Regarding the ownership of the goods (movable or real estate), for the lessor that holds the property, these must be included in its balance sheet as goods under a financial lease, and the lessee could not include these goods within its fixed assets, until the purchase option is exercised and these goods become its property, being able to apply the corresponding depreciation of assets until that moment. In case of exercising your leasing purchase option, VAT or Stamp Tax, as applicable, must be paid for the final sale and purchase (on the residual value at the date of sale), and this value will vary according to what has been depreciated during the term of the contract, since it could not be paid on the total initial value, thus avoiding double taxation.
Finally, on the financial aspects, according to studies of the existing financial instruments in the market, and according to preliminary estimates by the Leasing Association (of the Chamber of Industry of Guatemala), of the credit portfolio managed in the country by 2020, approximately 4.9% represent financial leasing operations, equivalent to around ten million Quetzals, and with medium-term growth prospects.
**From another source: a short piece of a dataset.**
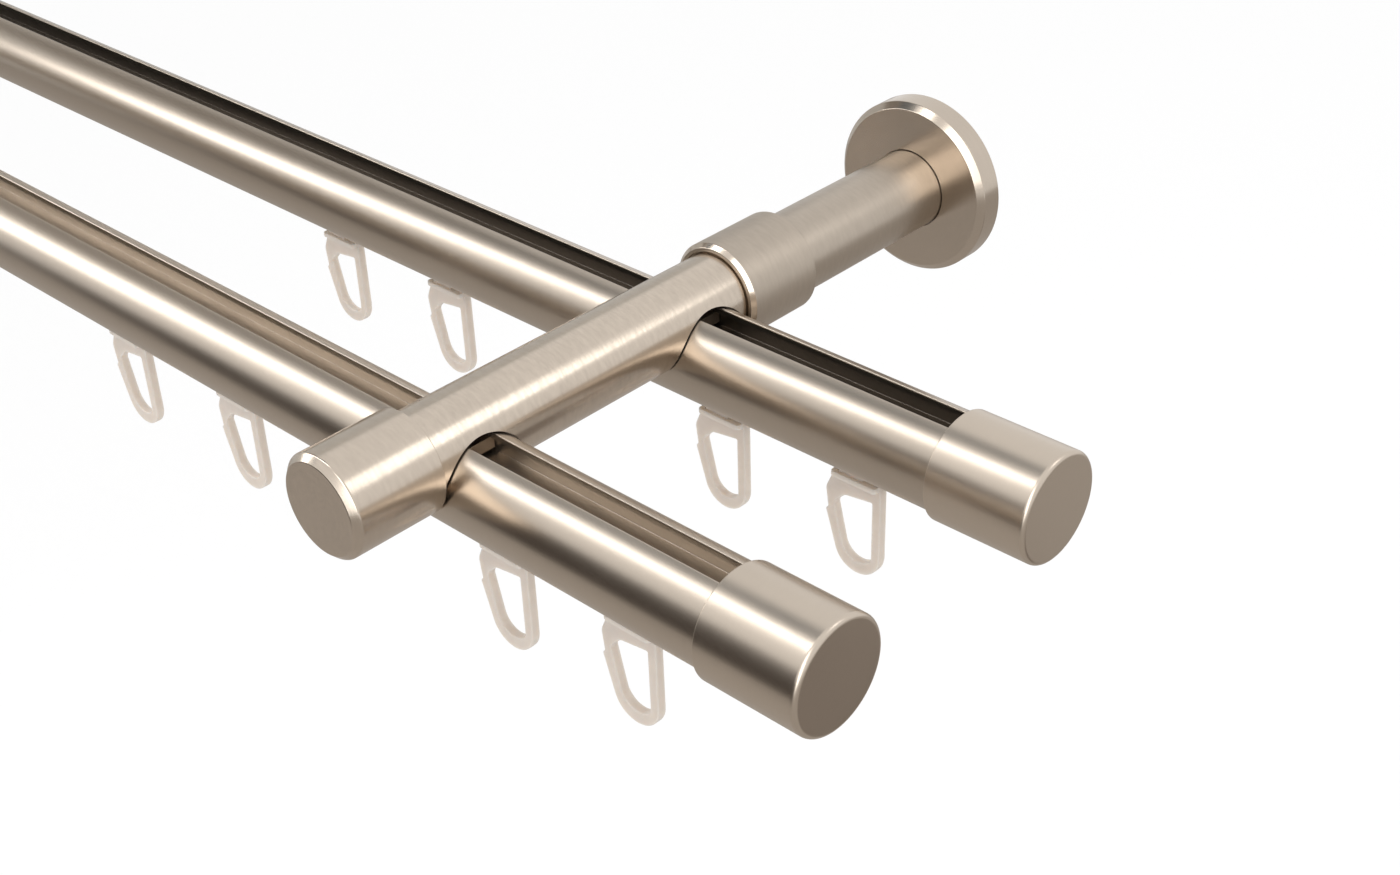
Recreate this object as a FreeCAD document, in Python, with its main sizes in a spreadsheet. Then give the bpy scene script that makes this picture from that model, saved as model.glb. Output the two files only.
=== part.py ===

Another foreseeable benefit would be the generation of access to credit, which generates certain liquidity for MSMEs and the capacity to acquire assets in a deferred manner over time.
According to the Guatemalan Chamber of Finance, the financial leasing mechanism offers payment flexibility, which is different from that obtained through traditional financing, as noted above, and facilitates covering the future liquidity needs of lessees (merchants), proof of which is that there are already entities in the local banking sector that provide financial leasing and that are part of already established financial groups, intending to serve this credit niche in the market.
Therefore, the legal and financial perspective generated by this law to date is perceived as positive and offers sufficient certainty on credit operations in the targeted sectors.